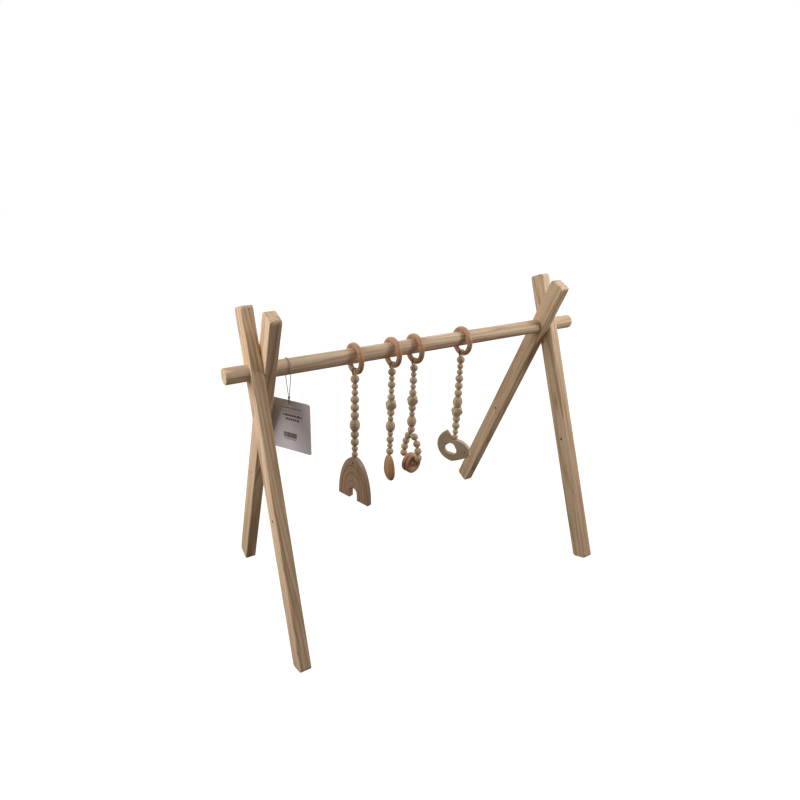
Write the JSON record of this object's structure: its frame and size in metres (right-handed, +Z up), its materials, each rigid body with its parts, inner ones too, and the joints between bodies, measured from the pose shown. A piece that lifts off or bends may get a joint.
•••
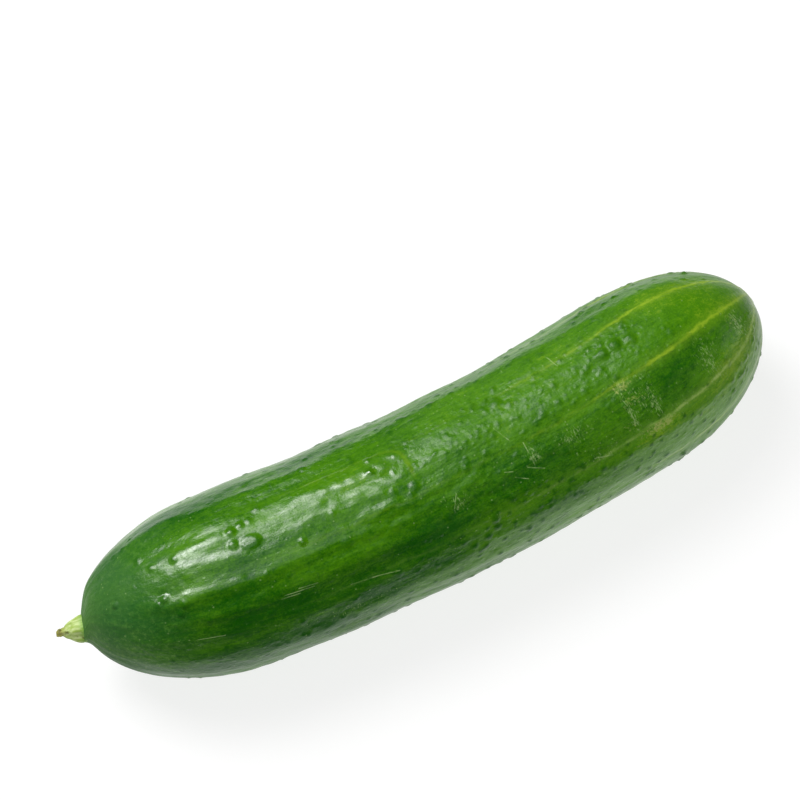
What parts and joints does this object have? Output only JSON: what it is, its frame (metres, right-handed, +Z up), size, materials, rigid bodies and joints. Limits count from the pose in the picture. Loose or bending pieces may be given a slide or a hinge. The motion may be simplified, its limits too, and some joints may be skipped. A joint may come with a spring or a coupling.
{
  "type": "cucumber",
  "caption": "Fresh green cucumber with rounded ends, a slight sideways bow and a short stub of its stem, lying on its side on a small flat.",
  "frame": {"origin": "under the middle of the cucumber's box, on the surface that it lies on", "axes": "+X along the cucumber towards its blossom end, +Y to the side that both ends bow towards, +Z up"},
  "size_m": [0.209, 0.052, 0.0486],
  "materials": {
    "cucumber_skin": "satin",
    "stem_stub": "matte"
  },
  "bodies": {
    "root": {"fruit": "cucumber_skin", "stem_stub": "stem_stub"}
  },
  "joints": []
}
•••
PROBLEM TO WORK ON: In the entries above, identify each line that includes the string "joints", then copy it.

THE OUTPUT:
Write the JSON record of this object's structure: its frame and size in metres (right-handed, +Z up), its materials, each rigid body with its parts, inner ones too, and the joints between bodies, measured from the pose shown. A piece that lifts off or bends may get a joint.
What parts and joints does this object have? Output only JSON: what it is, its frame (metres, right-handed, +Z up), size, materials, rigid bodies and joints. Limits count from the pose in the picture. Loose or bending pieces may be given a slide or a hinge. The motion may be simplified, its limits too, and some joints may be skipped. A joint may come with a spring or a coupling.
  "joints": []